Leonard Fairley

No. 29
- Position: Cornerback

Personal information
- Born: January 2, 1951 (age 75) Biloxi, Mississippi, U.S.
- Listed height: 5 ft 11 in (1.80 m)
- Listed weight: 200 lb (91 kg)

Career information
- High school: M. F. Nichols (Biloxi)
- College: Alcorn A&M
- NFL draft: 1974: 7th round, 157th overall pick

Career history
- Houston Oilers (1974); Buffalo Bills (1974);

Awards and highlights
- First-team Little All-American (1973);

Career NFL statistics
- Games played: 2
- Stats at Pro Football Reference

= Leonard Fairley =

American football player (born 1951)

Leonard C. Fairley (born January 2, 1951) is an American former professional football player who was a cornerback for one season with the Houston Oilers of the National Football League (NFL). He was selected by the Oilers in the seventh round of the 1974 NFL draft after playing college football for the Alcorn A&M Braves (now Alcorn State).
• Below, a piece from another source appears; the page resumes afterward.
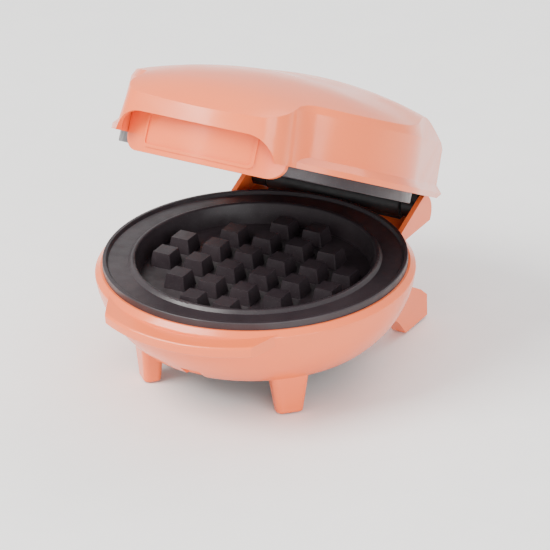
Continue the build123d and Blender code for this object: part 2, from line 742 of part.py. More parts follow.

Fairley was also a member of the Buffalo Bills.

==Early life==
Fairley attended M. F. Nichols High School in Biloxi, Mississippi.

==College career==
Fairley played strong safety for the Braves at Alcorn Agricultural and Mechanical College. He was inducted into the Alcorn State Sports Hall of Fame in 2010.

==Professional career==
Fairley was selected by the Houston Oilers in the seventh round with the 157th pick in the 1974 NFL draft. He played in two games for the Oilers during the 1974 season. He was later released by the Oilers. Fairley signed with the Buffalo Bills on October 1, 1974.